Identifiers follow Python naming rules: a letter or underscore followed by letters, digits, or underscores. Examples: x, foo_bar, _private.

Keywords (True, False, None, and, or, not, lambda, def, return, if, else, elif) are reserved and cannot be used as names.

Names carry a context slot :ctx set to :load (reading) or :store (target of assignment). This mirrors Python's ast.Name.ctx.

Assignment

x = 5

Simple assignment to a single identifier. The target is a name node with :ctx :store. No tuple unpacking, no multiple assignment (a = b = 1), no augmented assignment (+, -=, etc.).

Subscript Assignment

arr[i] = value

Indexed assignment. Parsed as a subscript-assign node carrying the array name, index expression, and value expression. This is a statement, distinct from subscript expressions.

Ternary Conditional

x if True else y

The body (then-branch) comes first, matching Python's syntax. Parsed as an ifexpr node with :test, :body, and :orelse slots.

Lambda Expressions

lambda x: x + 1
lambda x, y: x + y
lambda: 42

Parameter list (zero or more comma-separated identifiers), colon, single-expression body. Parsed as a lambda-expr node.

Function Calls

f(1, 2)
add(3, 4)

Comma-separated argument list in parentheses. Zero-argument calls are supported. Calls can be chained: f(1)(2). Parsed as call nodes.

Function Definitions

def f(x): x + 1
def add(x, y): x + y
def hello(): 42

A name, optional parameter list, colon, and a body. The body is parsed as a *=block= (INDENT … DEDENT), a return-stmt, or a single expr. Functions are first-class; they create closures at runtime.

Return Statements

return 42

Returns a value from a function. Parsed as a return-stmt node.

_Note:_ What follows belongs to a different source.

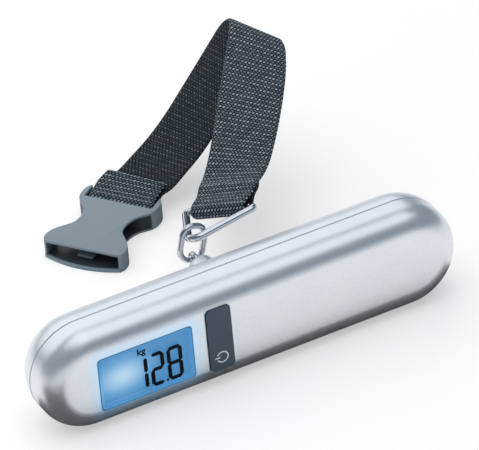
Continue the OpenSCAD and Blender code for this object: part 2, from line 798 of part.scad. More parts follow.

If Statements (with elif/else)

if x > 0:
    y = 1
elif x < 0:
    y = -1
else:
    y = 0

if, optional elif (desugared to nested if-stmt nodes), optional else. Each branch contains a block of statements. The test expression appears before the colon (if test:).

Lists and Subscripts

[1, 2, 3]
arr[i]
arr[1:5]
arr[::2]
  • List literals: Comma-separated expressions in square brackets. Empty lists ([]) are supported. Parsed as list-expr.
  • Subscripts: Single index (arr[i]) parsed as subscript. Slices (arr[start:stop:step]) parsed as slice nodes; all three parts are optional.

No dictionary or set literals. No tuple syntax (parsing 1, 2, 3 is not supported). No comprehension syntax.

Multi-Line Programs

The parse-program function handles multi-statement programs. Statements are separated by NEWLINE tokens (inserted by the preprocessor). The result is a list of statement ASTs (not wrapped in a module node).

Statements at the top level may be assignments, function definitions, if statements, or expressions. Execution returns the value of the last statement.

What the Parser Does NOT Cover

Some notable omissions. This list is not exhaustive:

Feature Status
String literals Not supported
Float literals Not supported
Hex/octal/binary literals Not supported
while/for loops Not supported
class definitions Not supported
import/from statements Not supported
try/except/finally Not supported
with statements Not supported
pass/break/continue Not supported
Decorators (@decorator) Not supported
yield/yield from Not supported
global/nonlocal statements Not supported
Augmented assignment (+= etc.) Not supported
Tuple unpacking (a, b = 1, 2) Not supported
Multiple assignment (a = b = 1) Not supported
Chained comparisons (0 < x < 5) Not supported
Dictionary/set literals Not supported
Comprehensions (list/dict/set) Not supported
Star args (*args, **kwargs) Not supported
F-strings / format strings Not supported
Type annotations Not supported
del statements Not supported
assert statements Not supported

Built-in Functions

The default environment provides four built-in functions:

Builtin Signature Description
len (obj) Length of a vector (list). Fails otherwise
range (stop), (start,stop), (start,stop,step) Sequence of integers via make-array
print (&rest args) Writes to standard-output, returns :none
append (list, element) vector-push-extend the element into the list

All builtins are builtin CLOS instances wrapping Lisp lambdas.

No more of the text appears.